The Budget speech of P Chidambaram drew all-round praise but the fine print in the Finance Bill has upset many businesses and even economists. |
The post-Budget analyses have focused primarily on the fringe benefit tax and the cash transaction tax. Other issues have receded to the background. |
The fact, however, is that there are many other points worth taking note of. The government has now made it clear that import of services will be taxed but export of services will not be taxed. Clause 88 in the Finance Bill 2005 adds an explanation to Section 64 of the Finance Act, 1994 (the basic service tax legislation). |
The essence of the explanation is that if any resident receives any taxable service rendered abroad, he will have to pay service tax. This means that exporters will have to pay service tax on agency commission, warehousing abroad, distribution services and even on transportation or any other charges that they remit to foreign parties. |
This can boost the transaction costs for the exporters. Bigger manufacturer exporters can take Cenvat credit of the service tax that they pay but smaller exporters or merchant exporters will have to absorb the costs. |
The government notified the new Rules for Export of Services on March 3. According to these, different criteria apply to different categories of services. Three conditions have been notified for determination of 'export of services'. |
Taxable service can be exported on payment of service tax or before. The government will rebate service tax paid on the services exported as well as the tax paid on the input service and central excise duty paid on the inputs used in the exported service. The notifications that exempted service tax against all payments in foreign exchange received towards export of services have been rescinded. |
However, exporters of services have time until March 15 to get their inward remittance in respect of services exported and take the exemption. |
The finance minister in his Budget speech had made a significant statement: new duty drawback rates will be announced by the end of April. The Drawback Department used to wait till June 1 to announce revised rates, but last year, the practise was changed and the revised rates were announced on April 1. |
The reason for the postponement seems to be that the finance ministry and the commerce ministry have not yet resolved their differences on how to replace the Duty Entitlement Passbook (DEPB) scheme with a vastly expanded duty drawback scheme. |
So, it appears that the DEPB scheme will continue at least beyond April 1. Exporters are rushing to maximise the shipments in March so that they can avail of the DEPB benefits.
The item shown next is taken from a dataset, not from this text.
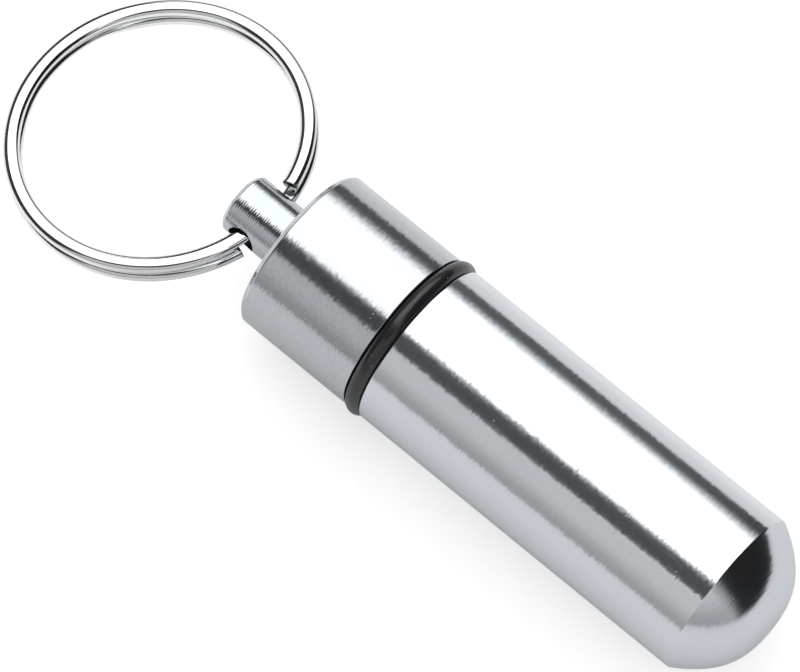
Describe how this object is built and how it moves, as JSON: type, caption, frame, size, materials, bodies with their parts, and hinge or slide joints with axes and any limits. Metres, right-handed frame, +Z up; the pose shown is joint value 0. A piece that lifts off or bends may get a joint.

They should continue to push as many shipments as possible in April too to get higher duty drawback based on the pre-Budget import duty rates. |
The sunset clause that denies income tax exemptions for units set up in Special Economic Zones (SEZ) has angered the commerce ministry. The SEZ scheme, however, has been a remarkable failure as there is no significant functional SEZ, except the Export Processing Zones that were renamed SEZ.